Reports suggest business confidence in Australia is at its strongest since 2013. This sentiment has also been reinforced with a recent strengthening of the AUD against the US dollar (USD), as it pushes towards US$0.8.
In spite of the economic positivity, domestic businesses are largely pessimistic about the on-going strength of the dollar. Overall, they expect the AUD to lose the most value against the Chinese Renminbi (RMB), forecasting a 12 percent drop to RMB4.404, while the Australian Dollar is forecasted to ease by 9.6 percent against the British Pound (GBP) and 10.1 percent against the greenback by June 2018.
Micro businesses are the most pessimistic in terms of their future expectations for the Aussie, particularly against the Pound (-12.6 percent) and RMB (-13.5 percent). This compares to businesses turning over between A$20-100m per year who are reporting a 5.4 percent and 10.8 percent drop against those currencies.
The NZ Dollar was the only currency to fair negatively against the AUD across all segments, with Australian businesses predicting that the Aussie will settle 1.5 percent stronger against the NZD by June 2018.
The confidence depicted by UK businesses in their growth and trade outlook is highlighted by the forecasted strengthening of the GBP by June 2018. Average increases of 4.9 percent across the EUR, RMB, USD, Japanese Yen and Canadian Dollar (CAD) fall within a range from 1.8 percent forecasted among SMEs against the Yen up to 7.4 percent among Micro businesses against the RMB. Interestingly, The UK is the only market forecasting an increase in the strength of its currency against the Yen.
The UK’s most traded currencies (i.e. the USD and EUR), attract the highest levels of confidence with forecast increases of 6.0 percent to US$1.390 and 6.2 percent to €1.188. In contrast, only the RMB is worse off with British businesses forecasting the Pound to increase by 6.5 percent to 9.331.
Reflecting their UK peers, although not to the same degree, businesses based in the US forecast a decline in the USD/GBP of 2.9 percent. Forecasted weakness in the greenback is also evident against the Yen, where its expected to fall by 3.7 percent.
However, there is optimism among US businesses that the USD will gain against the EUR (+2.2 percent), RMB (+4.1 percent), CAD (1.7 percent) and AUD (+8.4 percent). Of note for 2018 will be how markets react to the Trump Administration’s tax cut plan, and the Federal Reserve’s anticipated 3 rate hikes, and balance sheet reduction.
Driven by expectations that central banks will tighten controls, and improving global economic conditions, businesses across the Asia Pacific largely anticipate the value of the USD to fall against other major currencies, including the GBP, Euro, RMB and Singapore dollar (SGD). Asia-based corporates predict that the euro will gain 12.7 percent against the USD to 1.326 by mid-2018. Similarly, the GBP/USD pairing is projected to follow a similar trajectory, edging up to 1.443 in June 2018.

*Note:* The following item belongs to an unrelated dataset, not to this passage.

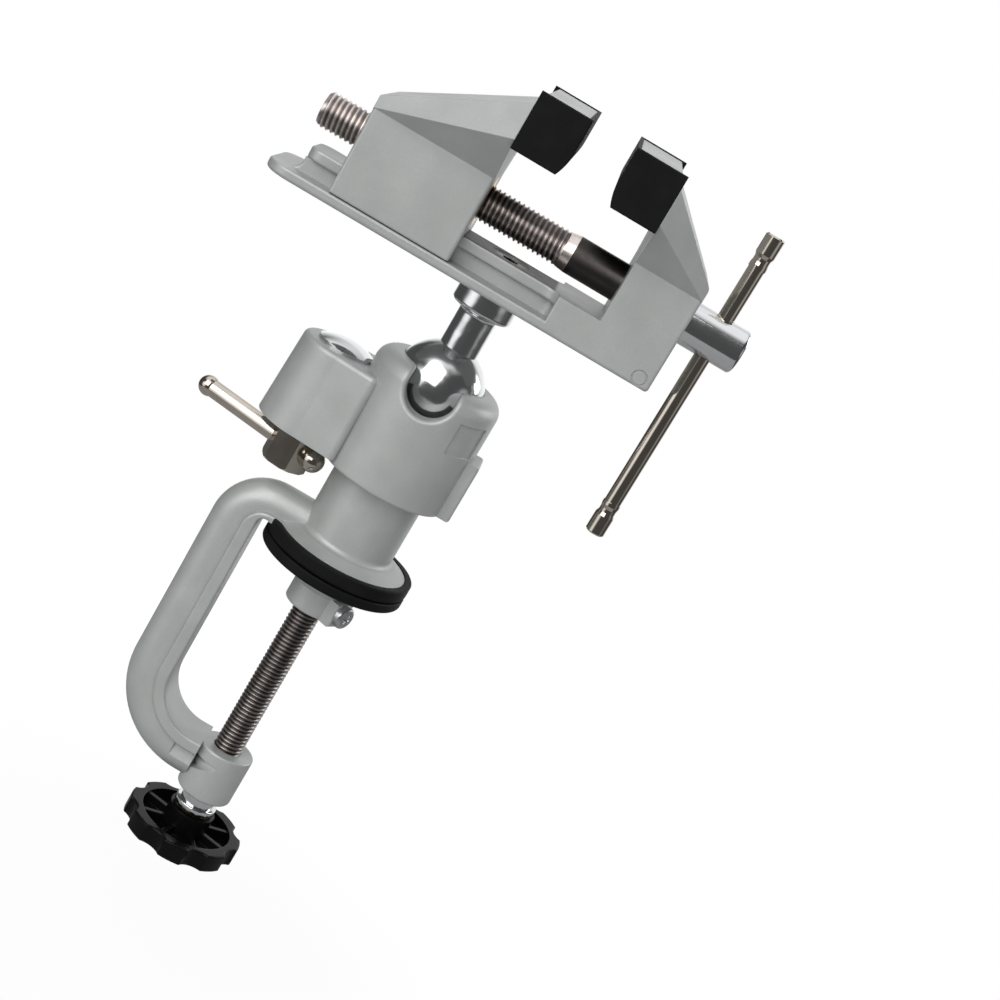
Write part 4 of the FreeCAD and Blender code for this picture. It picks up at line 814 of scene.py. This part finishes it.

Looking ahead, corporates in the region are cautiously bullish for Asian currencies including the SGD and RMB. Consensus now sees the USD/SGD falling by 3.1 percent to 1.321 by mid-year, which is consistent with the slightly more optimistic growth outlook for Singapore. The USD/RMB pairing is expected to hit 6.525 by June 2018 as a weaker greenback and improvement in market sentiment, driven mainly by dissipating fear of a hard landing and easing pressure of capital outflow, support the RMB to appreciate modestly.
While most businesses across Asia have relatively similar expectations, those in Hong Kong are most bearish. Across the region, it is predicted that the USD will fall 11.3 percent against the euro, 10.7 percent against the GBP and 2.2 percent against the RMB, whereas the figures estimated by businesses in Hong Kong are noticeably higher at 12.5 percent, 12.4 percent and 3.3 percent respectively.
To capitalise on economic uncertainty, and currency volatility, banks and non-bank FX providers should be offering business customers FX hedging tools that inform and educate decision making processes, in addition to executing them. As businesses look to grow, and move further beyond their domestic and regional markets, the volume of international trade, and by effect, currency trade will increase, providing significant opportunities for those FX providers that have a clear understanding of their clients’ needs and future expectations.